Ried explains that having training in leadership is critical to becoming a better advocate for patients and the facilities in which they live. She also notes that communication is a large piece of her supervisory role: communicating with guardians, case managers, maintenance staff, nurses, colleagues, and other medical professionals.
“There are so many judgement calls in healthcare. You have to work in teams and with teams made up of people with different agendas."
Ried points to the values and excellence taught at Northwestern as instrumental not only to her own skills and success, but to the type of care desperately needed in the healthcare industry.
“Being a student at Northwestern places you at such an advantage. The university has an amazing business department, and the School of Business chair has extensive healthcare management experience,” says Ried. “And at Northwestern, you learn from the Christian viewpoint, which emphasizes that we’re called to serve and love. Jesus loves everyone and is the giver of life, so we’ll protect it at all costs.”
“At Northwestern, you learn from the Christian viewpoint. Jesus loves everyone and is the giver of life, so we’ll protect it at all costs.”
— Hannah Nelson Ried
Ried’s love for her patients and staff exemplifies the way she embodies leadership skills and love for those others may not even consider. “I have a resident with difficult behaviors. How beautiful that I can walk alongside younger staff as they learn to care for her and share moments of joy with her.”

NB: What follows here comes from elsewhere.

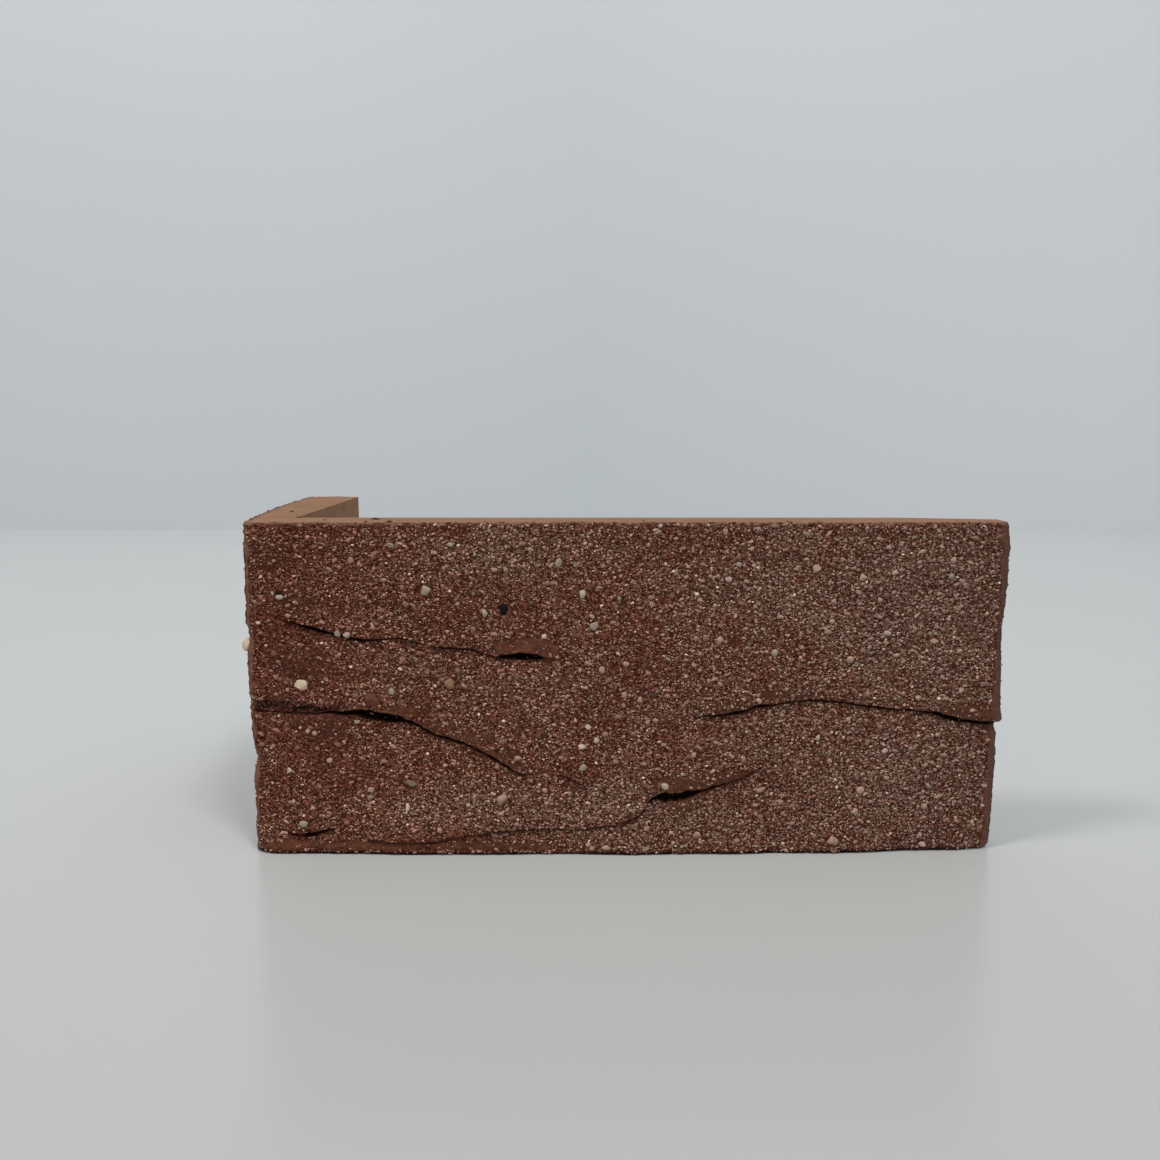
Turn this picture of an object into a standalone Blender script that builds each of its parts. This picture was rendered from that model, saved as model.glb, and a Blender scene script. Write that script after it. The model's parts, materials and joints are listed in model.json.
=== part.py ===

Ried goes on to say that “there’s something so cool about stepping into someone’s life and getting to make a difference.”
“Many of the residents we serve are nonverbal and nonambulatory. Being able to advocate for someone that others wouldn’t advocate for is so rewarding.”
“I would encourage anyone thinking about the administrative or management side of healthcare to consider the Healthcare Management program at Northwestern. We need Christians with these skills in healthcare.”